Data provided
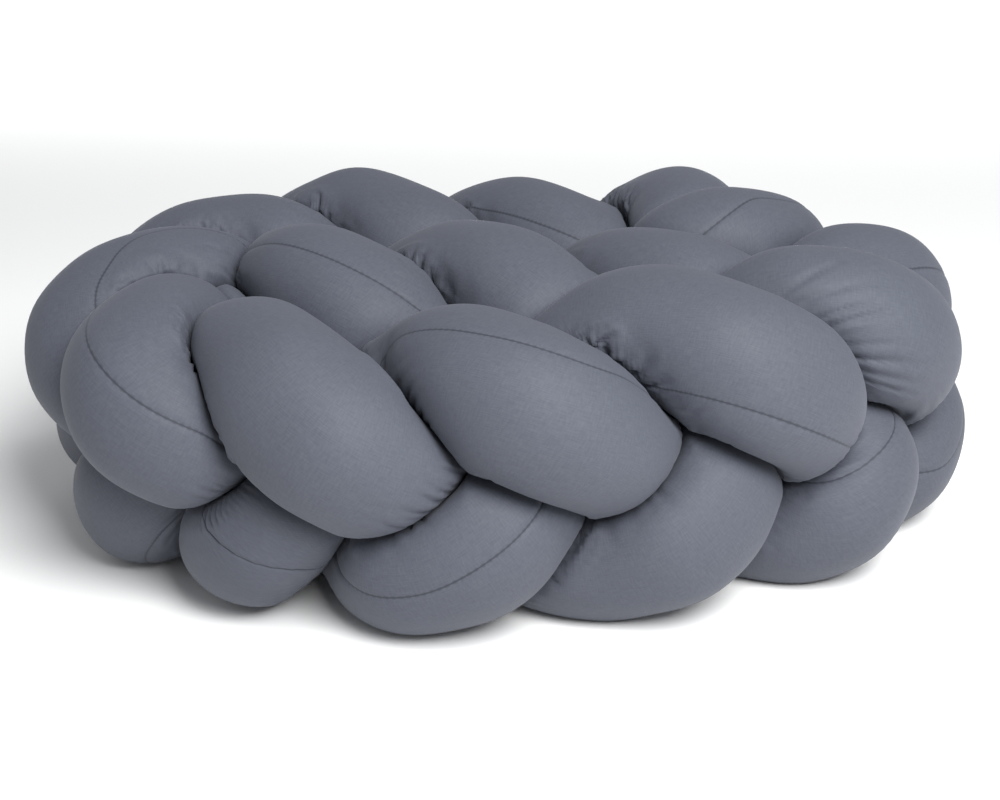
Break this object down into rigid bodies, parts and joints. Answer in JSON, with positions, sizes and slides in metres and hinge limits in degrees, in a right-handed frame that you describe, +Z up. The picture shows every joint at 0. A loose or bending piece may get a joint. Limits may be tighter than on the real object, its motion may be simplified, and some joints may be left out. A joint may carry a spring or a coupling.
{
  "type": "braided crib bumper",
  "caption": "Braided crib bumper of stuffed cotton tubes, stood on its edge and rolled up into an oval.",
  "frame": {"origin": "the middle of the rolled braid's footprint, on the floor", "axes": "+X along the roll's length, -Y towards the front row of the roll, +Z up"},
  "size_m": [0.7338, 0.5144, 0.2484],
  "materials": {
    "cotton": "matt plain-woven slate grey cotton"
  },
  "bodies": {
    "root": {"braid_tube_a": "cotton", "braid_tube_b": "cotton", "braid_tube_c": "cotton"}
  },
  "joints": []
}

Problem details
Your task is to repeat every line exactly.

Correct answer
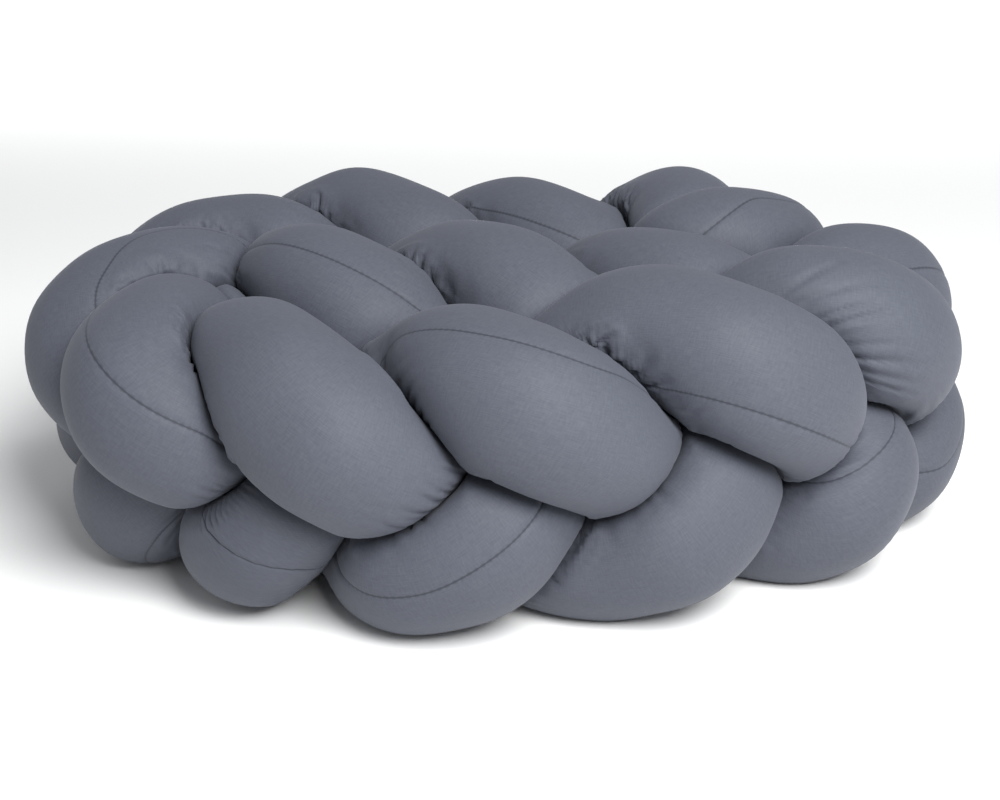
Break this object down into rigid bodies, parts and joints. Answer in JSON, with positions, sizes and slides in metres and hinge limits in degrees, in a right-handed frame that you describe, +Z up. The picture shows every joint at 0. A loose or bending piece may get a joint. Limits may be tighter than on the real object, its motion may be simplified, and some joints may be left out. A joint may carry a spring or a coupling.
{
  "type": "braided crib bumper",
  "caption": "Braided crib bumper of stuffed cotton tubes, stood on its edge and rolled up into an oval.",
  "frame": {"origin": "the middle of the rolled braid's footprint, on the floor", "axes": "+X along the roll's length, -Y towards the front row of the roll, +Z up"},
  "size_m": [0.7338, 0.5144, 0.2484],
  "materials": {
    "cotton": "matt plain-woven slate grey cotton"
  },
  "bodies": {
    "root": {"braid_tube_a": "cotton", "braid_tube_b": "cotton", "braid_tube_c": "cotton"}
  },
  "joints": []
}